The Motherhood Discourse

“TAKING THE MEASURE OF SEXISM: FACTS, FIGURES, AND FIXES” by M. Reilly

There is a narrative in the professional world of art that equates choosing to be a mother with losing influence and relevance. 51% of visual artists today are women, including half of the granted MFAs in the USA.* However, the representation of women in museums, biennials, or the art market is well documented to be strikingly less than that percentage. (Click on the above graph to see more facts and figures.) For many powerful art professionals, motherhood is perceived as a detour from success.

I am getting ready to have another baby, which means I am getting ready to be sleepless, busy, or loving one more person. My air space is thick with thoughts about whether or not having a third child will tank my career (or my brain). I don’t perceive motherhood as a fatal flaw, but I also do not deny the stigma. The statistics and chatter say there is less room for me in my professional world because of my family choices. These influential female artists recently commented on children or work or both in recent articles that are capturing this buzz:

“There are good artists that have children. Of course there are,” she said. “They are called men.” -Marina Abramovic in Marina Abramovic: I Had Three Abortions Because Children Hold Female Artists Back by G. Voien

Nominated for the prestigious Turner prize in 1999, My Bed sold at Christie’s for around $4.3 million last July. Just three months after the record-breaking sale, Emin told U.K.’s Red Magazine that motherhood would have diminished her work: “I know some women can. But that’s not the kind of artist I aspire to be. I would have been either 100 percent mother or 100 percent artist. I’m not flaky and I don’t compromise.” There are good artists who are parents, assured Emin. Only they’re men. Mothers are too “emotionally torn.” –Why can’t great artists be mothers? by J. Urist

“In the art world, this belief is embodied in stereotyped notions of the artist as genius. A persistent trope, the artist genius is also always assumed to be childless just as art making is portrayed to be an all consuming undertaking antithetical to childrearing. The childless artist is center stage among the handful of contemporary women art stars.” -Home Affairs
Arzu Ozkal, Claudia Costa Pederson, Nanette Yannuzzi

“When I was first getting started, a male museum curator counseled me not to have kids. He said I would never be successful if I had them. I was incensed. But if you define success as a race to the top he was right” -says Greta Pratt in “On being an artist and a mother – a conversation” for LBM

“…the assumption (let’s call it a bias) is that artists who have a day job are not serious enough to be represented by the more “serious” galleries.” -Ed Winkleman questions the bias in “Art Artists with Day Jobs Serious?”

“In my experience,” she says, “it’s still a choice that people feel they have to make, the choice of: Can you continue to be taken seriously as an artist and be a mother? That’s not a foregone conclusion in any way.” –Lenka Clayton tells Artsy in “Can You be a Mother and Still be a Successful Artist?”

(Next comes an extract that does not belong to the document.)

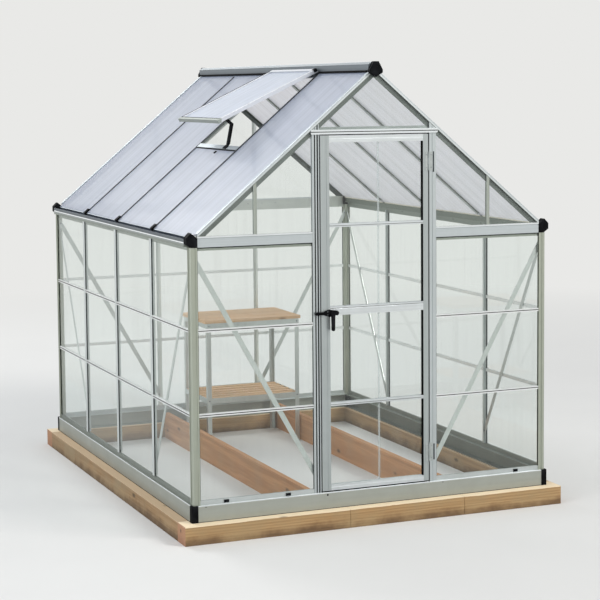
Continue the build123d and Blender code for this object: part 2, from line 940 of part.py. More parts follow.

“LoVid shows their family as a necessary and important part of their practice, rather than a nuisance that should be avoided.” writes M. Borgen in “On the Parent-Shaped Hole in the Art World.”

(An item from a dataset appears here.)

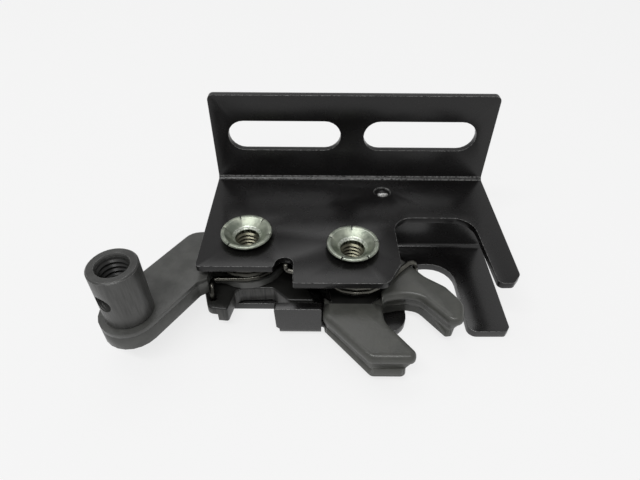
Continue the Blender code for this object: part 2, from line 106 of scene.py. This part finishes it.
def seen_or_mirrored(tree, mirrored):
    """1 for a ray straight from the camera, the given share for a mirrored one, else 0."""
    path = tree.nodes.new("ShaderNodeLightPath")
    gloss = tree.nodes.new("ShaderNodeMath")
    gloss.operation = "MULTIPLY"
    gloss.inputs[1].default_value = mirrored
    tree.links.new(path.outputs["Is Glossy Ray"], gloss.inputs[0])
    either = tree.nodes.new("ShaderNodeMath")
    either.operation = "MAXIMUM"
    tree.links.new(path.outputs["Is Camera Ray"], either.inputs[0])
    tree.links.new(gloss.outputs[0], either.inputs[1])
    return either.outputs[0]


def paper_table():
    """White paper: matt where it bounces light, and nearly self-white where it is looked at."""
    made = new_material("table_paper", (0.9, 0.9, 0.9), roughness=0.9)
    tree = made.node_tree
    shader = tree.nodes["Principled BSDF"]
    shader.inputs["Specular IOR Level"].default_value = 0.0
    glow = tree.nodes.new("ShaderNodeEmission")
    glow.inputs["Color"].default_value = (1.0, 1.0, 1.0, 1.0)
    glow.inputs["Strength"].default_value = paper_white
    share = tree.nodes.new("ShaderNodeMath")
    share.operation = "MULTIPLY"
    share.inputs[1].default_value = paper_glow
    tree.links.new(seen_or_mirrored(tree, paper_mirrored), share.inputs[0])
    mix = tree.nodes.new("ShaderNodeMixShader")
    tree.links.new(share.outputs[0], mix.inputs["Fac"])
    tree.links.new(shader.outputs[0], mix.inputs[1])
    tree.links.new(glow.outputs[0], mix.inputs[2])
    tree.links.new(mix.outputs[0], tree.nodes["Material Output"].inputs["Surface"])
    return made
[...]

“But what do mothers really do? They nurture and educate other people. Like artists and curators they give them a piece of their minds and, sometimes, their bodies.” -Lise Haller Baggesen’s thesis abstract for “Mothernism” 

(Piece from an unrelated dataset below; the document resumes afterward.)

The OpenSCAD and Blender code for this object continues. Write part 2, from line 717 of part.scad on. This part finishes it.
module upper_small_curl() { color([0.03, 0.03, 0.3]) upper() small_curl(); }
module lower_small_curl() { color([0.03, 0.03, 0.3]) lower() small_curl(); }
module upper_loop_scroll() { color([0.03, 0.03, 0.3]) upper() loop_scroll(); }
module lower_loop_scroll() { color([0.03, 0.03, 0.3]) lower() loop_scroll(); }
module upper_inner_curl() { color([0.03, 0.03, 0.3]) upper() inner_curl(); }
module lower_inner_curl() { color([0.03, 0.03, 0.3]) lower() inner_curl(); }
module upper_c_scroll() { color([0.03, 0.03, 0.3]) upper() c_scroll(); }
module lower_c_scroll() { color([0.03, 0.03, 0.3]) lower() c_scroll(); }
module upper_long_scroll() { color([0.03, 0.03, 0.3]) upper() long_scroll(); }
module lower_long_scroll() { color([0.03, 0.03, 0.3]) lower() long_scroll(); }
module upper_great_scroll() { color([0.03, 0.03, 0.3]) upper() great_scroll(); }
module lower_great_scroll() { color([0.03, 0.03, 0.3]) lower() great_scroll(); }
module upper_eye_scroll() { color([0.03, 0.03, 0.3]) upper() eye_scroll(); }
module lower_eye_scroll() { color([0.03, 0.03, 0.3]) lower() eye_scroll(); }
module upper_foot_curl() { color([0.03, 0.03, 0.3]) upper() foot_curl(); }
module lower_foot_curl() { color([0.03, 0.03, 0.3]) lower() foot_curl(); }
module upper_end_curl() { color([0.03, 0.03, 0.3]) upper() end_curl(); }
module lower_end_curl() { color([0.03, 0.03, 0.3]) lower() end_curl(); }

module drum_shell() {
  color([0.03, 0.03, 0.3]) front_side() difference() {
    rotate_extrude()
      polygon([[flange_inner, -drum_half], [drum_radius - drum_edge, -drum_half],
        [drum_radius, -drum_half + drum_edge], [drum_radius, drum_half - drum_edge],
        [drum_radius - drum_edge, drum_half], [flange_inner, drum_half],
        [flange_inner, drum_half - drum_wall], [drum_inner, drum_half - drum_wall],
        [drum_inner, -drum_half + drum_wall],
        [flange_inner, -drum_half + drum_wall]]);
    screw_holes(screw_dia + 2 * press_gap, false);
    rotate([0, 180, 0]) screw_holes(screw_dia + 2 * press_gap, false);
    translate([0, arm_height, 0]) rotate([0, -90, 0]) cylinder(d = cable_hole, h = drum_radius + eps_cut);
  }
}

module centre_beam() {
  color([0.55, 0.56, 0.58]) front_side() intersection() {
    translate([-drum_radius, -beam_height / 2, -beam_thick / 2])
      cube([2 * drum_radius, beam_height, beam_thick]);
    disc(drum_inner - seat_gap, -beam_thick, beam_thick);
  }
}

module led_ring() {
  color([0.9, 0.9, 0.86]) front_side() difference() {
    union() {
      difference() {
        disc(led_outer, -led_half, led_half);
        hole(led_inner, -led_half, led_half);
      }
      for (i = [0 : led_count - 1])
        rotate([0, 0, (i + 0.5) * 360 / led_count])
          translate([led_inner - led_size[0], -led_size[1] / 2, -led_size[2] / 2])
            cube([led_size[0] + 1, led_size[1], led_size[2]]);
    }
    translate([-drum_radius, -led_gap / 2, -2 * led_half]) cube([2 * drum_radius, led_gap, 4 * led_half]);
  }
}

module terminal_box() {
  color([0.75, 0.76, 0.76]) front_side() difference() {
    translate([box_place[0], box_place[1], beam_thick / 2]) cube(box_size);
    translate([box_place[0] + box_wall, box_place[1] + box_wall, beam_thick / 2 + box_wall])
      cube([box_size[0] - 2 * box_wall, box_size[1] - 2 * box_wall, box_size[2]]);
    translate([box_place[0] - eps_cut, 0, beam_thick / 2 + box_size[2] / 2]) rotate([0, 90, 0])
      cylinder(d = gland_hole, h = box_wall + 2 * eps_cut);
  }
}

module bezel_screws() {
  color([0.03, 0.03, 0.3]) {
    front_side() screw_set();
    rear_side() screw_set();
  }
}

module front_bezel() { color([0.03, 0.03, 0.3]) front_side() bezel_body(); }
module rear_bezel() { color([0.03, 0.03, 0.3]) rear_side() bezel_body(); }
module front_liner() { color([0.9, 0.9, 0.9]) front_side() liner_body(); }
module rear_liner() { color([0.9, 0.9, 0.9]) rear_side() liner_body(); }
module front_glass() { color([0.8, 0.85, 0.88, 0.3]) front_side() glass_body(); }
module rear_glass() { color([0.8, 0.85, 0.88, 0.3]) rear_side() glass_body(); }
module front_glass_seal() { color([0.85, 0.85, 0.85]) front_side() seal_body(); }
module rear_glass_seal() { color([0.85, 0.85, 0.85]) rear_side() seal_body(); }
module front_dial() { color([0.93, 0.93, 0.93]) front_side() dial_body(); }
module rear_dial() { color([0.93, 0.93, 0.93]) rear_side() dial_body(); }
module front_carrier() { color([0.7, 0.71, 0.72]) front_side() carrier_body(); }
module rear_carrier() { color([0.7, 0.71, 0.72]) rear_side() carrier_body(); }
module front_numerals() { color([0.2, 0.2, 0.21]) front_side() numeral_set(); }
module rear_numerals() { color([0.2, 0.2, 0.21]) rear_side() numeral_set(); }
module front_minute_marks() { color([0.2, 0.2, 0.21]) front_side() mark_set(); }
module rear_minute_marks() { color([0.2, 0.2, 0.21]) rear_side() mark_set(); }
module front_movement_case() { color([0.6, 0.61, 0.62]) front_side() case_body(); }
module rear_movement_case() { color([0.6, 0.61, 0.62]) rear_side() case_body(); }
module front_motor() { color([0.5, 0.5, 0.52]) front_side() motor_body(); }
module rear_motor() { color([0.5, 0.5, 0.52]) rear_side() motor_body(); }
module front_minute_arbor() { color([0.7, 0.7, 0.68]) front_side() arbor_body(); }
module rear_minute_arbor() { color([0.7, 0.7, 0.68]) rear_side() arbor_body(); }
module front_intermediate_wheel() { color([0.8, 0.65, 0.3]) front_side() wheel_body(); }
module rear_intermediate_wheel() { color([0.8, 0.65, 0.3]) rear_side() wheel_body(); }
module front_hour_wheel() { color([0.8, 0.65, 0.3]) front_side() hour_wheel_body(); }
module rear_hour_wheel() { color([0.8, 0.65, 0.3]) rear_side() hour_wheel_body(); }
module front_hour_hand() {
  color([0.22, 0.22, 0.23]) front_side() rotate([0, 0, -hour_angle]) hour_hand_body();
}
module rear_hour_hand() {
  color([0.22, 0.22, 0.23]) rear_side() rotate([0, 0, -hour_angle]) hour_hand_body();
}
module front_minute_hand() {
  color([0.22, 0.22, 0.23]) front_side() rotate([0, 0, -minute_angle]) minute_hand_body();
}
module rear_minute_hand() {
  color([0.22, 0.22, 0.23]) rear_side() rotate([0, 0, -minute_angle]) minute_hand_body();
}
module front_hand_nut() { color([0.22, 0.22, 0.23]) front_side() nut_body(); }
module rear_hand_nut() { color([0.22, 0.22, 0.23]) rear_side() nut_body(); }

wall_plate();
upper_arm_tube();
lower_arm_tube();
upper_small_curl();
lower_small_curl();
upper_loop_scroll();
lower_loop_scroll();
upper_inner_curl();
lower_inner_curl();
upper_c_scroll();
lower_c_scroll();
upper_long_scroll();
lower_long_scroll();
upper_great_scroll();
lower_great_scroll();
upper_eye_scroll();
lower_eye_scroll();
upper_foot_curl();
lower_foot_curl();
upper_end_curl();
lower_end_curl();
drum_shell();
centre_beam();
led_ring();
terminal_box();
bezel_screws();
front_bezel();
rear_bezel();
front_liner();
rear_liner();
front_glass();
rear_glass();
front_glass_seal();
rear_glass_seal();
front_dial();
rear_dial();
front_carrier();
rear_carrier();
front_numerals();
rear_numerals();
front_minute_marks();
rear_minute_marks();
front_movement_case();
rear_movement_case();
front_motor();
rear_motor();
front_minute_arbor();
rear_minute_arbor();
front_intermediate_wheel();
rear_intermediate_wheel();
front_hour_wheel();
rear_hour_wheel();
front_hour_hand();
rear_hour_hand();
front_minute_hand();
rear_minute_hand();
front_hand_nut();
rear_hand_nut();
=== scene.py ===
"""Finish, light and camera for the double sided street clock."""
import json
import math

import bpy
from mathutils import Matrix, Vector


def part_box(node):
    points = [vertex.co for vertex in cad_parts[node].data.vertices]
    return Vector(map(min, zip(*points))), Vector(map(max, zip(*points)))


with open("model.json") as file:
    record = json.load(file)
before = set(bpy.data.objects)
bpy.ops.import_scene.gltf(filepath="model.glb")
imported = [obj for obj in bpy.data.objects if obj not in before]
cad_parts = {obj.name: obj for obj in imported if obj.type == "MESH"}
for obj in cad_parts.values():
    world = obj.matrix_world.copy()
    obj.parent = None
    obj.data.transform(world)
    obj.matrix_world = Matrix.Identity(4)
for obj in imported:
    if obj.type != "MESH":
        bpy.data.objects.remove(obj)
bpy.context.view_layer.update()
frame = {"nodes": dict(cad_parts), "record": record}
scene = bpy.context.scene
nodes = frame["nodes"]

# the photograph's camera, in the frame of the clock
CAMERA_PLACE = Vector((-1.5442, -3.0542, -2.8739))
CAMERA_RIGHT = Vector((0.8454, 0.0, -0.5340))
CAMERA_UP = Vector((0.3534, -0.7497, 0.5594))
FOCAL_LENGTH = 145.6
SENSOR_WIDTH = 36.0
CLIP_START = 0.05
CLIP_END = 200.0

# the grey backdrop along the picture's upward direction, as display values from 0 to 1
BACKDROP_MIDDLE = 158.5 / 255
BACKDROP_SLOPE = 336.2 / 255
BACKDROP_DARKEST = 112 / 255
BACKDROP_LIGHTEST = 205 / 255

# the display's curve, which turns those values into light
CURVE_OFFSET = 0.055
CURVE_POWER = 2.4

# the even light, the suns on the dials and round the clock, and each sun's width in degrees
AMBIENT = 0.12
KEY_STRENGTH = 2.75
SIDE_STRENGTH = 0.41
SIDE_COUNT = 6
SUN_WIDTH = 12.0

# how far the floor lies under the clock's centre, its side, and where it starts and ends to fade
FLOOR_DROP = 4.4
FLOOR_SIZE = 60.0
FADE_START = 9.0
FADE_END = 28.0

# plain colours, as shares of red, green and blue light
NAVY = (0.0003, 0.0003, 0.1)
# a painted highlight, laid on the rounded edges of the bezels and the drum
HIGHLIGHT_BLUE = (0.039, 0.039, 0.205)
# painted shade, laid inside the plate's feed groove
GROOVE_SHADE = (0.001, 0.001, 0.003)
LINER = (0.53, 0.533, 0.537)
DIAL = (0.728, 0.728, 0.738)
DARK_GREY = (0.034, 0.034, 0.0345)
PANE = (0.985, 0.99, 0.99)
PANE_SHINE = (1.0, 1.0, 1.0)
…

The Guerrilla Girls reframe the question: “Why haven’t there been more great women artists throughout Western history?” Instead, they ask: “Why haven’t more women been considered great artists throughout Western history?” -from the National Museum of Women in the Arts

The fault, dear brothers, lies not in our stars, our hormones, our menstrual cycles or our empty internal spaces, but in our institutions and our education … everything that happens to us from the moment we enter this world of meaningful symbols, signs and signals. by Linda Nochlin from 1971 

 

I’m taking the next few weeks to pause from writing, researching, and making in my studio to wait for and care for a new person. Having a third child will change my life, but I do not know how.   Sharing art with my children has caused me to expect more out of art and work. As they change my world, they are also raising my standards. We will still be searching for art together, and I will start writing again in 2017. See you then.